Penalty for employers not offering coverage. An applicable large employer who fails to offer its full-time employees and their dependents the opportunity to enroll in minimum essential coverage under an employer-sponsored plan for any month is subject to a penalty if at least one of its full-time employees is certified to the employer as having enrolled in health insurance coverage purchased through a state exchange with respect to which a premium tax credit or cost-sharing reduction is allowed or paid to the employee. The penalty for any month is an excise tax equal to the number of full-time employees over a 30-employee threshold during the applicable month (regardless of how many employees are receiving a premium tax credit or cost-sharing reduction) multiplied by one-twelfth of $2,000.
For example, if an employer fails to offer minimum essential coverage and has 60 full-time employes, ten of whom receive a tax credit for the year for enrolling in a state exchange-offered plan, the employer will owe $2,000 for each employee over the 30-employee threshold, for a total penalty of $60,000 ($2,000 multiplied by 30 (60 minus 30)). This penalty is assessed on a monthly basis.

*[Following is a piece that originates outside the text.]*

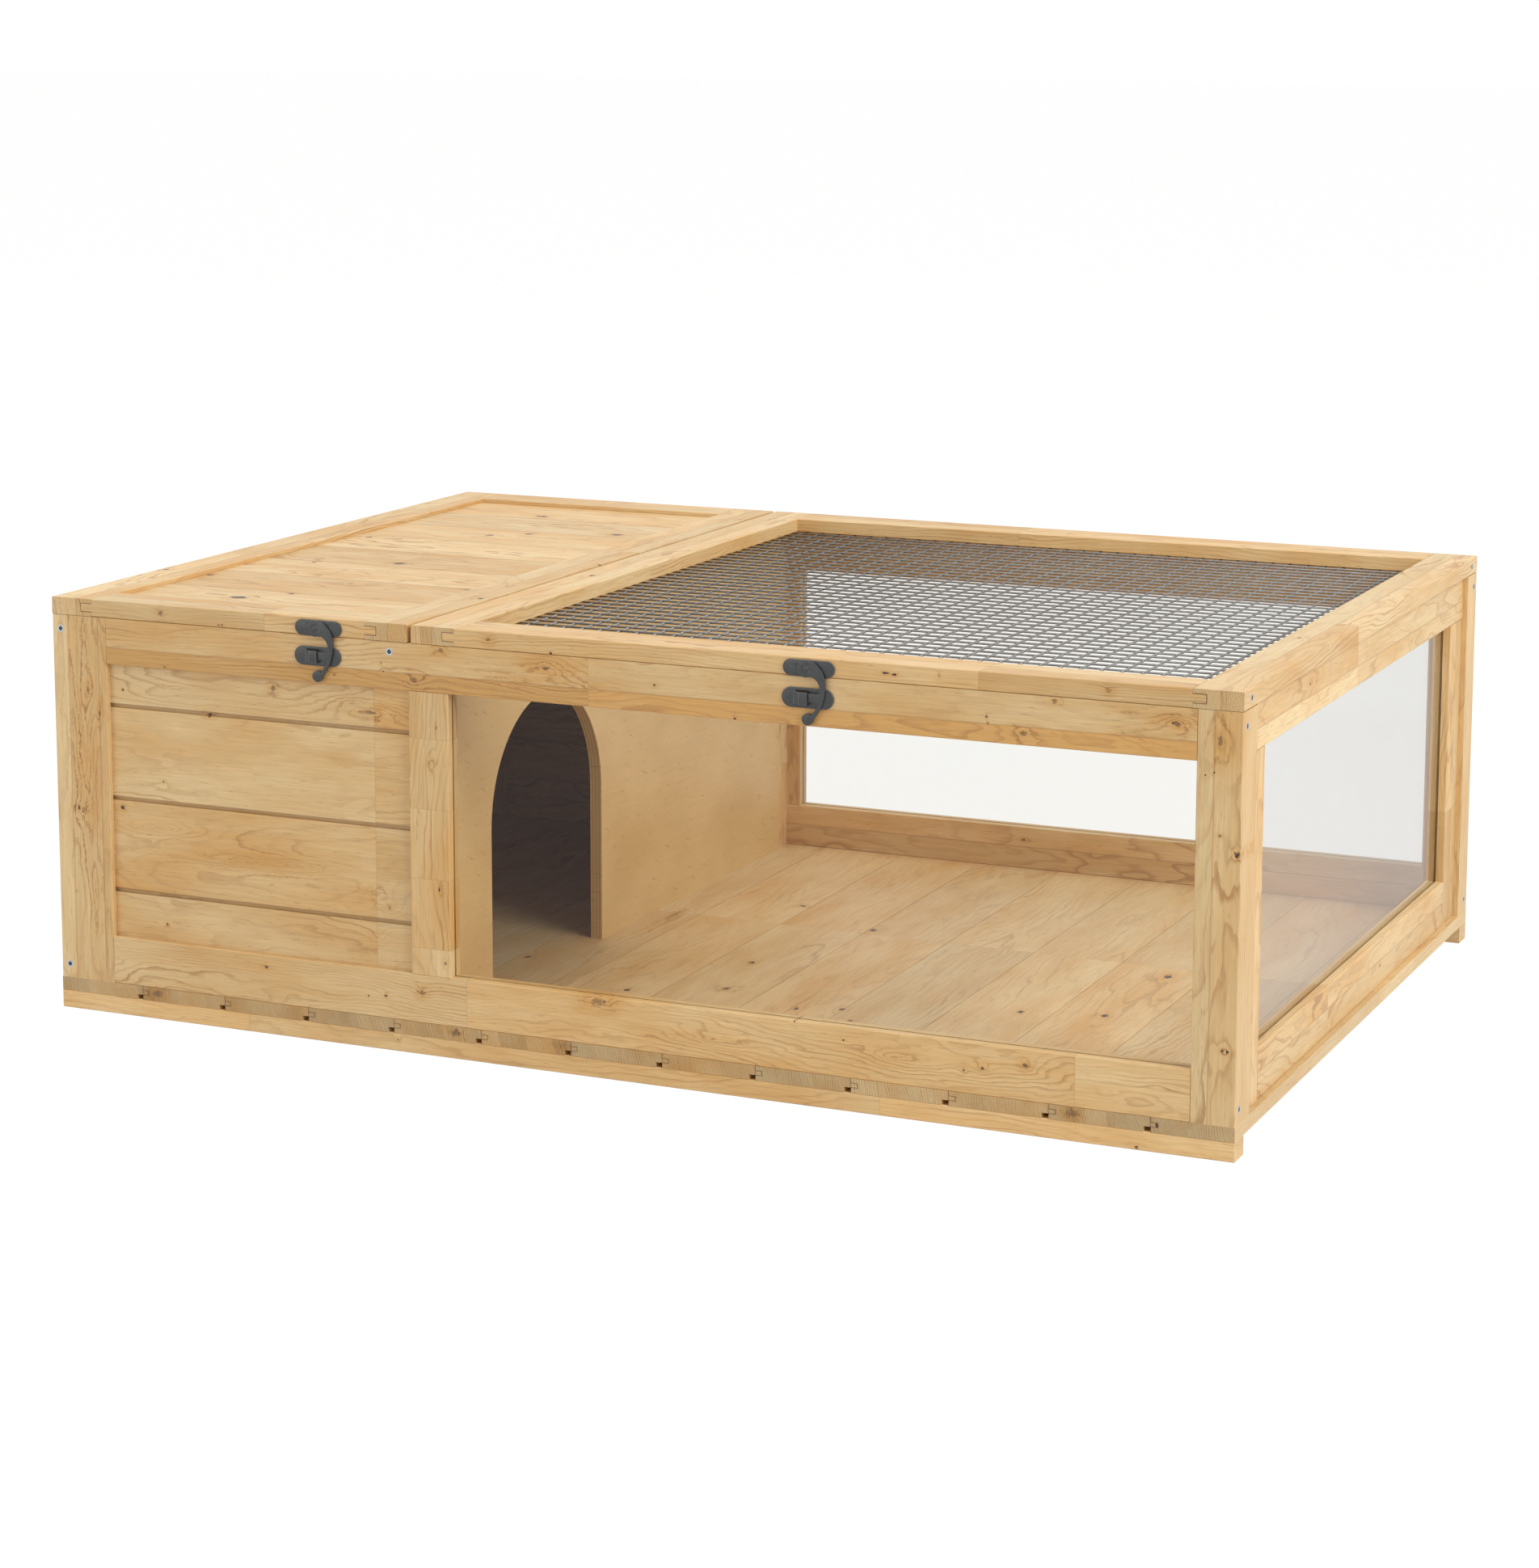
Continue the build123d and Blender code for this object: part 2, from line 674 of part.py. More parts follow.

Penalty for employers that offer coverage but have at least one employee receiving a premium tax credit. An applicable large employer who offers coverage but has at least one full-time employee receiving a premium tax credit or cost-sharing reduction is subject to a penalty. The penalty is an excise tax that is imposed for each employee who receives a premium tax credit or cost-sharing reduction for health insurance purchased through a state exchange. For each full-time employee receiving a premium tax credit or cost-sharing subsidy through a state exchange for any month, the employer is required to pay an amount equal to one-twelfth of $3,000. The penalty for each employer for any month is capped at an amount equal to the number of full-time employees during the month (regardless of how many employees are receiving a premium tax credit or cost-sharing reduction) in excess of 30, multiplied by one-twelfth of $2,000. For example, if an employer offers health coverage and has 60 full-time employees, 15 of whom receive a tax credit for the year for enrolling in a state exchange-offered plan, the employer will owe a penalty of $3,000 for each employee receiving a tax credit, for a total penalty of $45,000. The maximum penalty for this employer is capped at the amount of the penalty that it would have been assessed for a failure to provide coverage, or $60,000 ($2,000 multiplied by 30 (60 minus 30)). Since the calculated penalty of $45,000 is less than the maximum amount, the employer pays the $45,000 calculated penalty. This penalty is assessed on a monthly basis.
Requirement to offer “free choice vouchers.” After 2013, employers offering minimum essential coverage through an eligible employer-sponsored plan and paying a portion of that coverage will have to provide qualified employees with a voucher whose value could be applied to purchase of a health plan through the Insurance Exchange. Qualified employees would be those employees: who do not participate in the employer's health plan; whose required contribution for employer sponsored minimum essential coverage exceeds 8%, but does not exceed 9.8% of household income; and whose total household income does not exceed 400% of the poverty line for the family. The value of the voucher would be equal to the dollar value of the employer contribution to the employer offered health plan. Employers providing free choice vouchers will not be subject to penalties for employees that receive a voucher.